» **Written request**: Each entry has to be copied exactly, with nothing missed.

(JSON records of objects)
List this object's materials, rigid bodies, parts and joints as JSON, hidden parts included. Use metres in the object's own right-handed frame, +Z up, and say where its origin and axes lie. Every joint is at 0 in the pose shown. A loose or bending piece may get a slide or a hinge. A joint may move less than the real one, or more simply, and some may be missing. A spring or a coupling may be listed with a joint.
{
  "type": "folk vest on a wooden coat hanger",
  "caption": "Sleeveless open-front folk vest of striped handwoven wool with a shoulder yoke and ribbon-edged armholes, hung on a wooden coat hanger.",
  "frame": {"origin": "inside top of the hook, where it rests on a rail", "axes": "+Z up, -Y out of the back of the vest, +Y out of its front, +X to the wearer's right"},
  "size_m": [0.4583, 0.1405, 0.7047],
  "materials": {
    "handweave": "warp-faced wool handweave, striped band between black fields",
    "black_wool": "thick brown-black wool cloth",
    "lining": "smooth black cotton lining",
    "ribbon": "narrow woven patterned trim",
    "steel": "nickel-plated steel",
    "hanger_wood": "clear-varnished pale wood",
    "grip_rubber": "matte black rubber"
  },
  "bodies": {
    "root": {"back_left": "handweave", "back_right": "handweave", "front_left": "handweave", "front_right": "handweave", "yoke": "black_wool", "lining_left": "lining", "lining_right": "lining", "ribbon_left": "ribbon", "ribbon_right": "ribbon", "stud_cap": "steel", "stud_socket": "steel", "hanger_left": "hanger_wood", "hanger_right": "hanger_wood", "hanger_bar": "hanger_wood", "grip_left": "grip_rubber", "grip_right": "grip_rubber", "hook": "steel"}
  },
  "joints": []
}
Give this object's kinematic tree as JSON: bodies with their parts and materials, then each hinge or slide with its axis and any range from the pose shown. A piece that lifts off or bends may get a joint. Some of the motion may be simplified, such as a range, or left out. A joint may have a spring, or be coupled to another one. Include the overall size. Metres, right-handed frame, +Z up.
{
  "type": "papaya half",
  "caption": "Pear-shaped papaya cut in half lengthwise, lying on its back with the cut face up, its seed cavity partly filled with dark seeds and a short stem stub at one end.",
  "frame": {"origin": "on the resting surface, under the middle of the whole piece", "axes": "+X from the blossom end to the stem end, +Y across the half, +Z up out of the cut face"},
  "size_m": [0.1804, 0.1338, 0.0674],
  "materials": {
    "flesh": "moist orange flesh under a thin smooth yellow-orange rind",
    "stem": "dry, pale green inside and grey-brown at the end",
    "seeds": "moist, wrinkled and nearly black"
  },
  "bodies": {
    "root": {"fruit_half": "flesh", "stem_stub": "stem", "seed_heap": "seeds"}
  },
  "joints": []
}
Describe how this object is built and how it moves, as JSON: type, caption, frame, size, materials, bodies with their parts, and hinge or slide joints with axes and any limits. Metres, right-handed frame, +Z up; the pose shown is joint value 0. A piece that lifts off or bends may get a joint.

» **Correct result**:
List this object's materials, rigid bodies, parts and joints as JSON, hidden parts included. Use metres in the object's own right-handed frame, +Z up, and say where its origin and axes lie. Every joint is at 0 in the pose shown. A loose or bending piece may get a slide or a hinge. A joint may move less than the real one, or more simply, and some may be missing. A spring or a coupling may be listed with a joint.
{
  "type": "folk vest on a wooden coat hanger",
  "caption": "Sleeveless open-front folk vest of striped handwoven wool with a shoulder yoke and ribbon-edged armholes, hung on a wooden coat hanger.",
  "frame": {"origin": "inside top of the hook, where it rests on a rail", "axes": "+Z up, -Y out of the back of the vest, +Y out of its front, +X to the wearer's right"},
  "size_m": [0.4583, 0.1405, 0.7047],
  "materials": {
    "handweave": "warp-faced wool handweave, striped band between black fields",
    "black_wool": "thick brown-black wool cloth",
    "lining": "smooth black cotton lining",
    "ribbon": "narrow woven patterned trim",
    "steel": "nickel-plated steel",
    "hanger_wood": "clear-varnished pale wood",
    "grip_rubber": "matte black rubber"
  },
  "bodies": {
    "root": {"back_left": "handweave", "back_right": "handweave", "front_left": "handweave", "front_right": "handweave", "yoke": "black_wool", "lining_left": "lining", "lining_right": "lining", "ribbon_left": "ribbon", "ribbon_right": "ribbon", "stud_cap": "steel", "stud_socket": "steel", "hanger_left": "hanger_wood", "hanger_right": "hanger_wood", "hanger_bar": "hanger_wood", "grip_left": "grip_rubber", "grip_right": "grip_rubber", "hook": "steel"}
  },
  "joints": []
}
Give this object's kinematic tree as JSON: bodies with their parts and materials, then each hinge or slide with its axis and any range from the pose shown. A piece that lifts off or bends may get a joint. Some of the motion may be simplified, such as a range, or left out. A joint may have a spring, or be coupled to another one. Include the overall size. Metres, right-handed frame, +Z up.
{
  "type": "papaya half",
  "caption": "Pear-shaped papaya cut in half lengthwise, lying on its back with the cut face up, its seed cavity partly filled with dark seeds and a short stem stub at one end.",
  "frame": {"origin": "on the resting surface, under the middle of the whole piece", "axes": "+X from the blossom end to the stem end, +Y across the half, +Z up out of the cut face"},
  "size_m": [0.1804, 0.1338, 0.0674],
  "materials": {
    "flesh": "moist orange flesh under a thin smooth yellow-orange rind",
    "stem": "dry, pale green inside and grey-brown at the end",
    "seeds": "moist, wrinkled and nearly black"
  },
  "bodies": {
    "root": {"fruit_half": "flesh", "stem_stub": "stem", "seed_heap": "seeds"}
  },
  "joints": []
}
Describe how this object is built and how it moves, as JSON: type, caption, frame, size, materials, bodies with their parts, and hinge or slide joints with axes and any limits. Metres, right-handed frame, +Z up; the pose shown is joint value 0. A piece that lifts off or bends may get a joint.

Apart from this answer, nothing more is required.